前年夏天,我去外地看一个大连的朋友叫韩松。他和我经常聊起大连,以前的万达,以前的体育场,以前的天百。这次在他家住了一晚,自然又是说起家乡。他拿出一本书送我,说我能喜欢。书的作者叫仓本和子,是生于大连日占期的第三代日本移民。
Story
-Inthewinterof-
书的原作是英文,前半部讲述了她在大连的少女时代,后半部讲述的是她战后回到日本,又移居美国的经历。我看了以后觉得写得真好,语言流畅又真诚,我几乎是一口气看完的。我把这本书又给我爸看,我爸是我写作的启蒙老师,对文字语气的细微之处非常敏感,我觉得他会喜欢。他看了以后觉得这书值得翻译出来,就花了几个月时间给翻译成了中文,这里挑一个有讲到吃的东西的章节给大家看看。
我们经常看到的历史,都是宏大的历史。
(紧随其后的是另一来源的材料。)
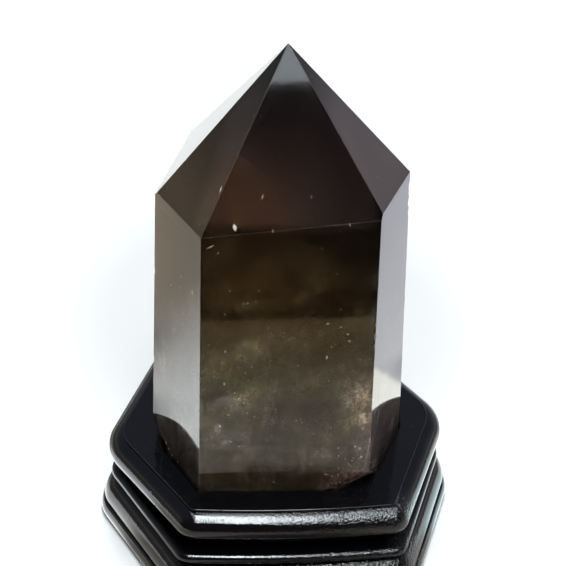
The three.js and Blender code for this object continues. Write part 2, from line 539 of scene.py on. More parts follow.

个体、家庭、平民百姓,这些都是微不足道的。但我就对这些微不足道的历史感兴趣,比方说那时候每天家里吃什么。我喜欢这本书,就是因为仓本和子在里面讲述了一个微不足道的故事。我们创造文明,建立国家,发动战争,制造动荡,期间有千千万万个这样跌宕起伏的个体经历,在各种纪念碑前和伟人像下无声无息的泯灭。所以,和子的这本《满洲往事》(ManchuriaLegend)就显得特别珍贵。
《满洲往事》内容节选第八章年冬天
两天后,秀雄舅舅回到了家。他伪装成中国人,但没像护那样弄得像个苦力。他穿着暖和的中式丝面棉袍,戴着一个小圆顶帽,外加一件配套的小马褂,完全一身中式打扮。他身上还带着一份假的身份证明。
日本投降四天后,8月19日俄国人进入奉天,征用了秀雄舅舅和其他外地满铁官员及相关企业住着的宾馆。所有住户受命四小时内离开宾馆。秀雄舅舅是和一个朋友的一家人住进来的,等待机会溜出城市。
“奉天挤满了从北满下来的日本难民,他们住在空荡荡的破房子里,有的人就睡在街上、公园里,哪儿都有。”
“我知道,在奉天我就混在他们中间。”护说。
“你是怎么和难民一起上的火车?”秀雄舅舅问护。我们都转向护。
“我碰到了一个高中同学,他正好在奉天火车站上班,他让我背上一个有病的老太太,是从北面来的难民,眼看快不行了。”护摇着他的头。
“那你到了大连后,那老太太怎么办了?”我问。
“老太太?我把她交给她的家人了,他们被带到一个学校或什么地方去了。”
我想,最先进入奉天的那些俄国兵,并没有受过专门的训练,都是些没有纪律的士兵。直到苏联国家政治保卫局的宪兵后来到了奉天,无纪律的现象才一定程度减轻,但没有杜绝。“情况正变得好些。”父亲平静地说:“俄国人和中国人正在解决问题,会没事的。”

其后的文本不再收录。